When the film was delayed for broadcast, Watkins resigned from the BBC, which was pressured into private screenings for public officials. Many officials denounced the film as anti-British agitprop, until one of the few instances where a critic played a positive role arose. Noted film and drama critic Kenneth Tynan championed the film as possibly the most important film ever made, which spearheaded a letter writing campaign by anti-nuke forces, which forced the film into limited theatrical release on college campuses across Europe and America in 1966.

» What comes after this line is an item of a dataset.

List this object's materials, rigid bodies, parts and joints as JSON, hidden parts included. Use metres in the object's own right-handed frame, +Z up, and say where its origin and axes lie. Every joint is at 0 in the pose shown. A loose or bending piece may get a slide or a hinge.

Much of the information about a nuclear strike was cannily accurate for its day, if limited. This was pre-the idea of nuclear winter, so most of the information wa staken from reported effects of the two atomic bombings in Hiroshima and Nagasaki, as well as the fire bombings of Tokyo, Dresden, and other Japanese and German cities. The effectiveness of the ‘extras’ in makeup (some with severe deformity and scarring) is jolting, but made ever more ‘realistic’ by the film being in black and white. Interestingly, some of the vox populi interviews pull back from the diegetic tale of nuclear horror, to ask real life Britons whether or not the U.K. should retaliate against the USSR in such a scenario, and most unstintingly agree their nation should. This is a nice contrast to some of the intertitle sequences that show often hilariously naïve comments by British officials written out in full. A voiceover intones, near film’s end, that by 1980, the chances of such a scenario playing out at least once in the world is very high. That it never did is something to seriously pause over, for, despite the film’s accuracy in depicting social and governmental inadequacies in responding to such an attack, as well as its accuracy in claiming over a third of all Britons would die from the attacks or their aftermath, it has to be acknowledged that the film also grossly understates the human will to survive, and whatever role that played at keeping the Cold War nuclear powers at bay for nearly half a century. Still, even though the film is technically a mockumentary (however un-Christopher Guest-like), it can be argued as a documentary, also, since it so perfectly captures its era’s zeitgeist without severely dating itself. It’s really a rare film, in all respects.
And, aside from its exposure of Cold War Civil Defense failures, the film also slyly comments on the media of the day, and its failings, especially in its depiction of the classism of that era. One wonders if any documentary done today could as readily capture the true and false beliefs we now have of global warming, Islamic terror, the international financial crisis, etc. Regardless, The War Game is a terrific film, and a great documentary- innovative and deep. I recommend its rediscovery to all who want to know what art and journalism can do, if far too rarely.